Horrifying TikTok Shows An Unexpected Danger To Be Cautious Of In Joshua Tree National Park

Joshua Tree National Park is one of the most popular destinations in Southern California, and it's only getting more popular each year. According to statistics from the National Park Service, a record-breaking 3,282,575 visitors spent time in the park in 2023, up 7% from 2022. However, more visitors can come with more accidents and injuries, and we don't just mean dehydration from the dry desert air or a scary run-in with a coyote. 

One TikToker who goes by @love_lang_liz posted a carousel of photos documenting her experience with one of Joshua Tree's hidden dangers: prickly cacti. In two of the snaps, a portion of a cholla cactus (also known as a "jumping cholla") is seen attached to the content creator's hand, leading her to visit the hospital for emergency care.

The cacti are the main attraction of Joshua Tree's Cholla Cactus Garden, an area boasting 10 acres of teddybear cholla cacti. The walking trail through the garden is an ideal spot for selfies, but it's important to not get too close to the plants — otherwise, you might suffer a painful poke to your skin.

How dangerous are the cacti in Joshua Tree?

In response to @love_lang_liz's photos, some TikTok users were skeptical of how dangerous the cholla cacti in Joshua Tree National Park could really be. "Going to the ER to get a cactus off your hand is giving wealthy [sic] and insane," reads one popular comment. "Questions to ask yourself before going to the ER: is it an emergency?" quipped another commenter.

However, getting pricked by the spines of a cholla cactus can be more than just an uncomfortable ordeal. According to a 2018 study published in Proceedings of the Royal Society B, cholla thorns latch deep into the skin of any animal (or human) that brushes against them and are more difficult to remove than other types of cactus spines. In fact, the study's researchers discovered that just one cholla thorn is enough to grab onto and lift a half-pound piece of meat. Needless to say, you might be better off not ripping a stubborn spine out of your skin yourself.

In 2018, Lyle Odelein, a former professional hockey player, got pricked by a cholla cactus in Arizona and, with the help of his friends and a golf club, dislodged the plant from his leg. Unfortunately, the seemingly harmless injury developed into a serious case of blood poisoning, damaging Odelein's heart and causing kidney and liver failure. Though he survived, his story is a reminder of just how treacherous a simple cactus prick can be.

How to protect yourself

A bloody puncture from a cactus isn't the kind of souvenir you want to bring home from your Joshua Tree trip. To keep yourself safe, be sure to pack a first-aid kit along with your standard gear for a day at the national park. The National Park Service suggests packing a comb and tape in your kit to remove hair-like cactus spines, though you might also want to bring tweezers and pliers for thicker thorns.

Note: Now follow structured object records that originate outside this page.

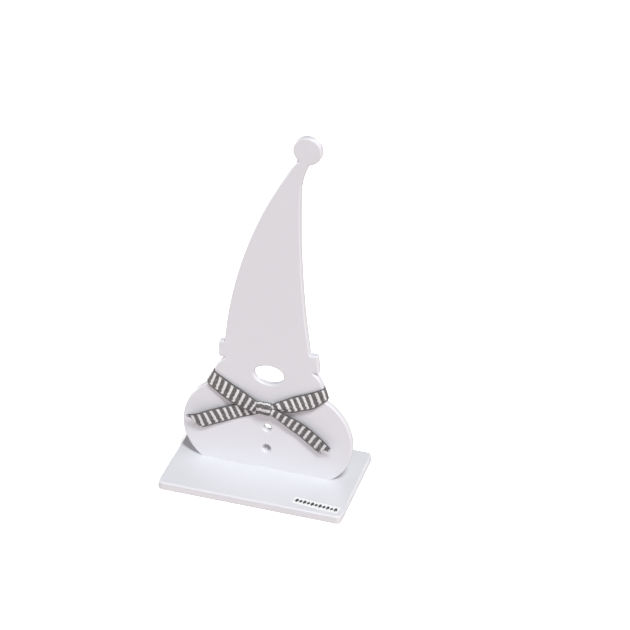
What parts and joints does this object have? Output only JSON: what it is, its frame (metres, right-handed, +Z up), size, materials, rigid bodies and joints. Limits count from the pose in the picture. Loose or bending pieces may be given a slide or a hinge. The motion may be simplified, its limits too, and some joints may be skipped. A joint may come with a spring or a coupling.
{
  "type": "tomte gnome figurine",
  "caption": "Flat gnome silhouette with a tall bent hat and a bobble, standing upright on a rectangular base, with a striped ribbon tied round its neck.",
  "frame": {"origin": "middle of the base plate's underside", "axes": "+X to the gnome's left, which is right when seen from the front; +Y to the back; +Z up"},
  "size_m": [0.1226, 0.078, 0.247],
  "materials": {
    "white_lacquer": "satin white lacquer over board",
    "screw_steel": "zinc plated",
    "ribbon_fabric": "woven grosgrain, dark grey with silver white cross stripes",
    "label_paper": null
  },
  "bodies": {
    "root": {"base_plate": "white_lacquer", "gnome_panel": "white_lacquer", "fixing_screw_left": "screw_steel", "fixing_screw_right": "screw_steel", "ribbon_neck_band": "ribbon_fabric", "ribbon_knot": "ribbon_fabric", "ribbon_tail_left": "ribbon_fabric", "ribbon_tail_right": "ribbon_fabric", "label_sticker": "label_paper"}
  },
  "joints": []
}
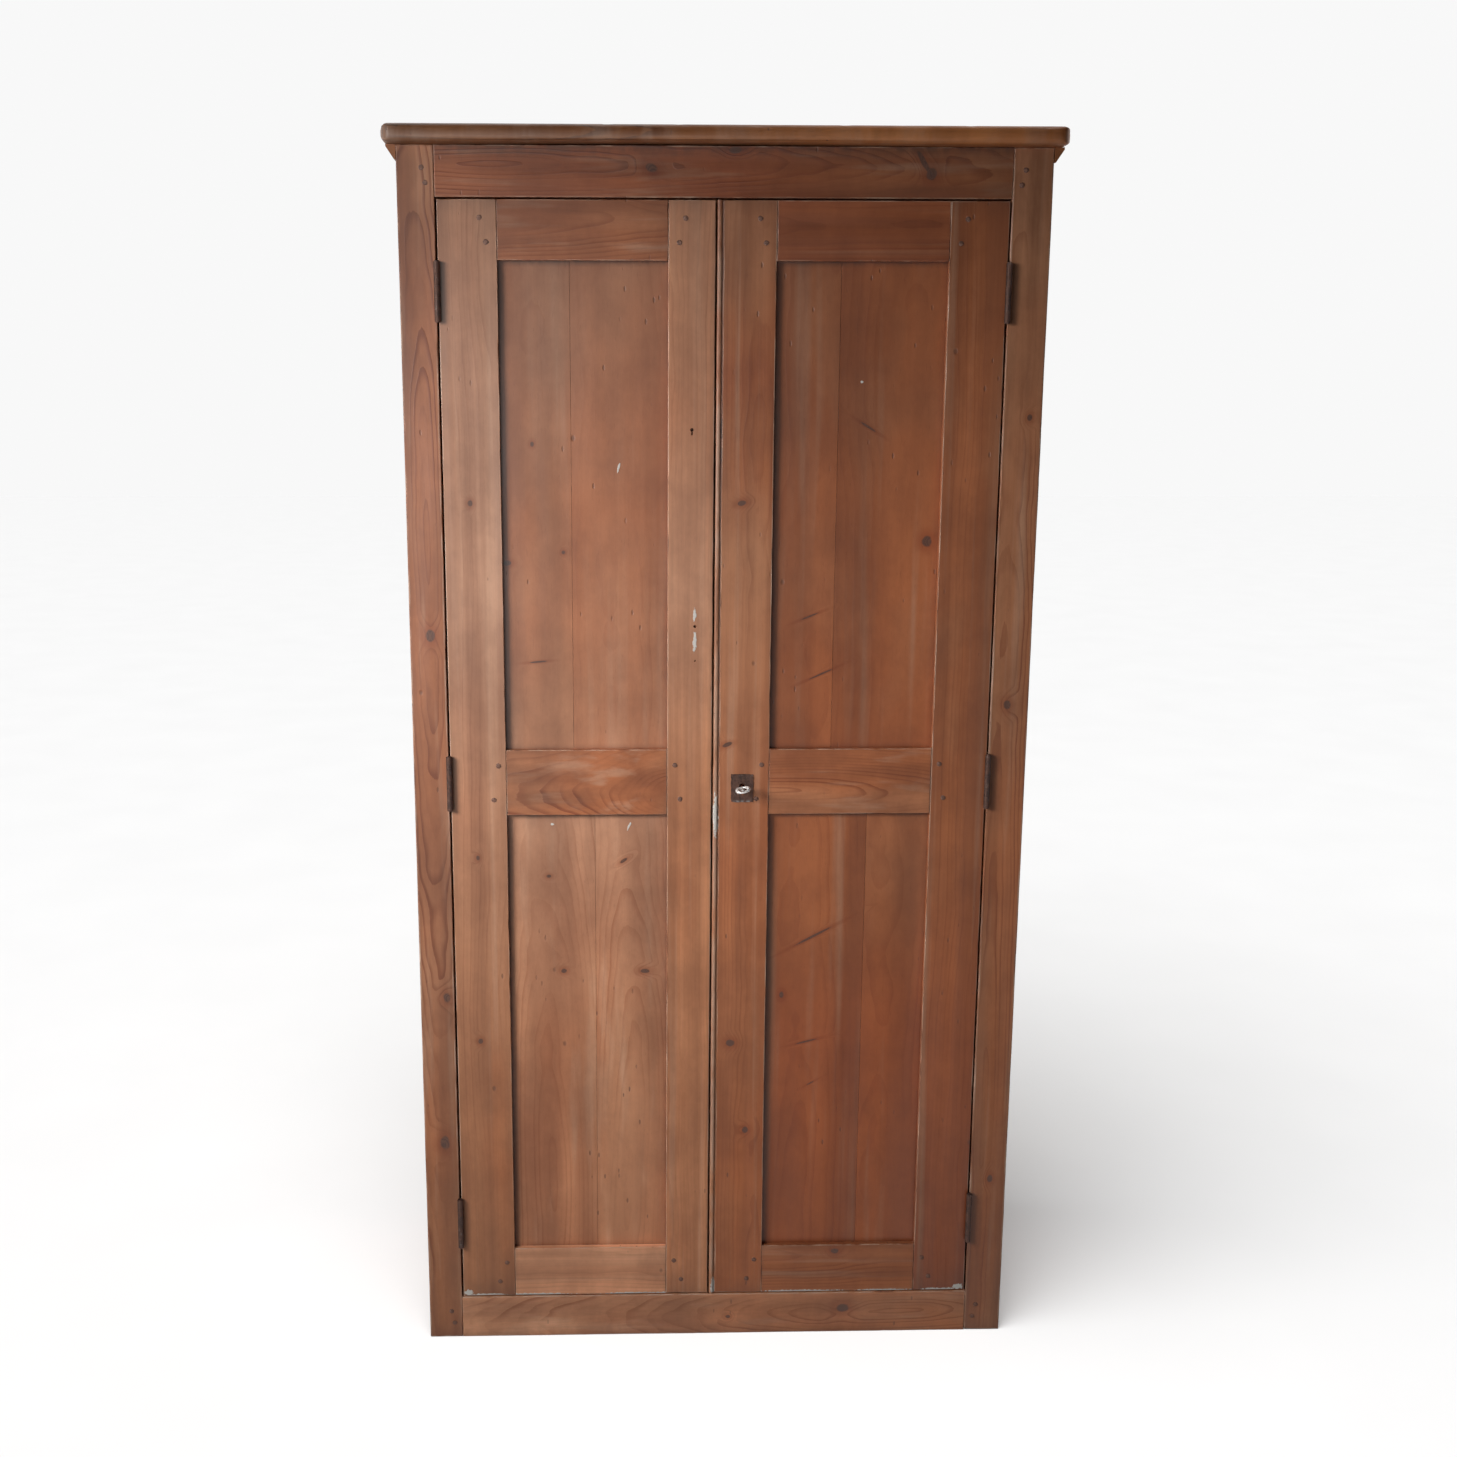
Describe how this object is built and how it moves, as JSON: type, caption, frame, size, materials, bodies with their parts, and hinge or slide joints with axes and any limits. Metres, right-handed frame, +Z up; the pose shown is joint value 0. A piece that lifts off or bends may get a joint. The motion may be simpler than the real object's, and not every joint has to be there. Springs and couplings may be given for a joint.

If you do get spiked while visiting the park, remove the spine quickly but carefully, as emergency medicine physician Dr. Faried Banimahd suggested to the Los Angeles Times. "You start to have a reaction around the spine and you start to get tissue around it, and it's harder to get out [if you wait]," he explained. Pull straight out but not in the direction of your face or another person. 

Once the piece is removed, wash your hands and the affected area with water (and soap, if available). If you struggle to remove the spine or notice a rash or any other concerning symptoms, promptly seek medical attention. Before leaving Joshua Tree, check your clothing, bags, and shoes for any additional spikes, and use gloves or the tape in your first-aid kit to carefully remove the barbs.